Undiskutabel. Indiskutabel. Hinterfotzig. Die Hinterfotzen.

Willkommen im Land der Hinterfotzen. Willkommen in Deutschland.
lobenstein - 9. Okt, 13:03

Alles richtig, Alex! Aber als wütender Rundumschlag fehlt mir die Hintervotze, die du treffen willst. Wen hattest du beim Schreiben vor dir? Claudia Roth oder doch den Lehrer deiner Kinder und die Eltern beim letzten Elternabend? Und noch etwas: Die Vermehrung der Hintervotzen zwingt die, die keine sein wollen aus ihrer gemütlichen LMAA-Ecke. Denn endlich gibt es jemand, an dem man sich abarbeiten kann. Feindbild real und nicht Feuilleton-Widerstand! Und das wiederum ist ja auch nicht so schlecht. Zumindestens dann nicht, wenn die Hintervotzen am Ende nicht gewinnen.....

Alexander Wallasch - 9. Okt, 13:45

LMAA oder Elternabend aufmischen?

Stimmt! Also: Claudia Roth ist ja Feind per se. Die Wut kommt vom Friendly Fire. Der Nachbar auf Augenhöhe, der sich plötzlich zu was Höherem geboren fühlt, weil er im Facebook mal 32 Likes für eine Blödheit abgeerntet hat.
lobenstein - 9. Okt, 13:51

Selbsterhöhung über "Likes"? Donnerwetter, Braunschweig liegt da evolutionär offenbar deutlich vor Neuss!!! Hier ist eher noch freudige Erregung über das "Dabeisein"...

Alexander Wallasch - 9. Okt, 14:21

C-Promi, D-Promi...X-Promi

Ich behaupte mal, der C- und D-Promi (usw. im ABC, der A und B findet im FB nicht statt – maximal als Fan-Page) ist das Salz in der Suppe im Facebook. Ohne die Annäherung an den, wäre die Plattform deutlich uninteressanter. X die mal alle weg. Nimm Dir einen x-beliebigen FBler und streich ihm mal die schon in irgendeinem konventionellem Medium zuvor bekannten VIPs raus. Das wäre wie Suppe ohne Gewürze. Würde zurück an die Küche gehen.
Alpha Gyne - 9. Okt, 16:17

No comment. Just ...well

Was will der Autor damit sagen? Kleine Analyse (fragmentarisch, denn der Zugang ist ein solcher)
1. Zorn des Autors
Anhaltspunkte: die starke Sprache: Hinterfotzen, Fresse;
die persönliche Komponente: Nachbar, facebook (die Nemesis des Autors)

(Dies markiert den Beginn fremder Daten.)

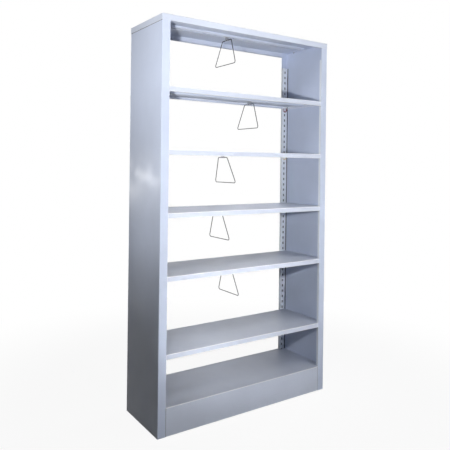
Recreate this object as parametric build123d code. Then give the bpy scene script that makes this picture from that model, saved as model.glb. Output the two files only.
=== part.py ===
from build123d import *
import os

# Library bookshelf of folded sheet steel, open at the back, in millimetres.
# X runs along the shelves, Y from the front to the rear, Z up.
# The origin is on the floor, at the middle of the footprint.

# Overall size
overall_height = 2000.0
overall_width = 1068.0
overall_depth = 358.0

# Sheets and their bends
cover_sheet = 1.2
panel_sheet = 1.2
post_sheet = 1.5
shelf_sheet = 1.0
kick_sheet = 1.2
rail_sheet = 1.0
clip_sheet = 1.5
bend_radius = 0.8

# Side panels
flange_width = 42.0
panel_return = 20.0
panel_return_relief = 4.0

# Top cover, with the studs under it and their nuts
skirt_height = 30.0
cover_return = 12.0
cover_corner_radius = 2.5
studs_per_side = 2
stud_spacing = 200.0
stud_radius = 2.5
stud_length = 11.0
stud_chamfer = 0.6
stud_hole_clearance = 0.3
nut_flats = 8.0
nut_height = 4.5
nut_flange_radius = 5.8
nut_flange_height = 1.2
nut_bore_clearance = 0.1

# Slotted posts
post_depth = 15.0
post_gap = 4.8
post_lip = 8.0
post_top_drop = 97.0
slot_width = 8.5
slot_height = 14.0
slot_corner_radius = 1.5
slot_pitch = 33.5
slot_inset = 15.5
top_slot_drop = 123.0
lowest_slot_height = 55.0

# Adjustable shelves, numbered from the top, with the cover as number one.
# Each share is how far down the column of slots the shelf's clips hang.
shelf_row_shares = {2: 0.13, 3: 0.29, 4: 0.455, 5: 0.62, 6: 0.82}
shelf_over_slot = 19.0
shelf_lip = 25.0
shelf_return = 12.0
shelf_rear_lip = 15.0
shelf_rear_return = 10.0
shelf_side_lip = 15.0
shelf_gap = 0.6
side_gap = 0.8
end_gap = 1.0

# Shelf clips
clip_width = 20.0
clip_ledge = 20.0
clip_below_slot = 9.0
prong_width = 6.0
prong_height = 7.0
prong_drop = 5.0
prong_play = 0.3

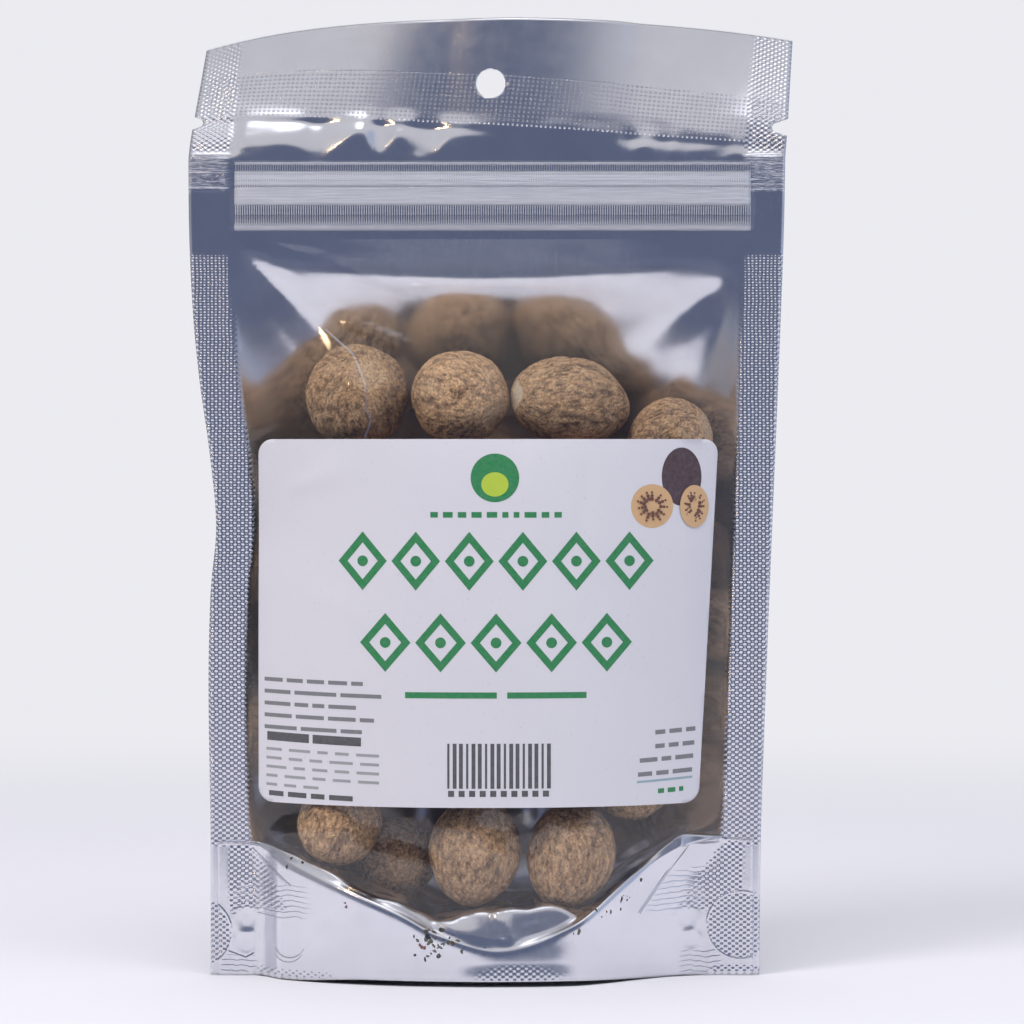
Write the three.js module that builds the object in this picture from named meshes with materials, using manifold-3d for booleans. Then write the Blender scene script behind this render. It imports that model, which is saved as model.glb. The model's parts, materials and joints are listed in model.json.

2. Zielscheiben (ausser den numinosen "Privatisierungsgegner, vulgo "Hinterfotzen"):
Die Grünen/Die 68er/Gutmenschen/"Heuchler"

3. Abgrenzung zu Zugehörigkeitsverdachtsmomenten (bitte nur 10% des Meinungsstreams)
Eltern ja, aber nicht WIE DIE
soziale Werte ja, aber nicht SO
Feminismus ja, aber bitte nicht DEN (Nebenschauplatz)

4. Die Unklarheiten:
Ursache des Zornausbruchs
LMAA
Genderproblem: WO?

5. Behebung der Unklarheiten
LMAA: Leck Mich Am Arsch, s. "Akronyme des Zorns" S. 14
Genderproblem: Wahrscheinlich eher keins, nur ein Beispiel für "Wasser predigen, Wein trinken"
Ursache des Zornausbruchs: wahrscheinlich der normale Wahnsinn, den alle haben, die in die Gummizelle der Normalos geworfen wurden, nur weil sie steif und fest behaupten, dass Infrarot und Ultraviolett keine FARBEN sind, nur Spektrumsbereiche oder dass die Erde keine Scheibe ist, obwohl man doch gar nicht runterrutscht.


Antwort des Kommentators:
Ruhig Brauner :-)
und
Mehr (Information) ist Mehr (Verständnis). Weniger (Zorn) ist mehr (Verständnis)
und
:-)))))

Michael Thomas Bauer - 9. Okt, 17:55

Politisch korrekte Tischgespräche

Peristaltische Mediation. Wann ist es denn so weit ? Wann kommt die Meinung an den Tag. Bei einem Meinungsbild von 1:10 muss schon deutliche was auf dem Tisch liegen. Da heraus lässt sich prächtig ein Index über die Tischnachbarn erarbeiten. Mag er schon zuvor vorhanden gewesen sein. Oder es liegt nur an der Auswahl, des Gastgebers über die Gäste. Da kommt richtig gute Club Atmosphäre auf. Gekonnt.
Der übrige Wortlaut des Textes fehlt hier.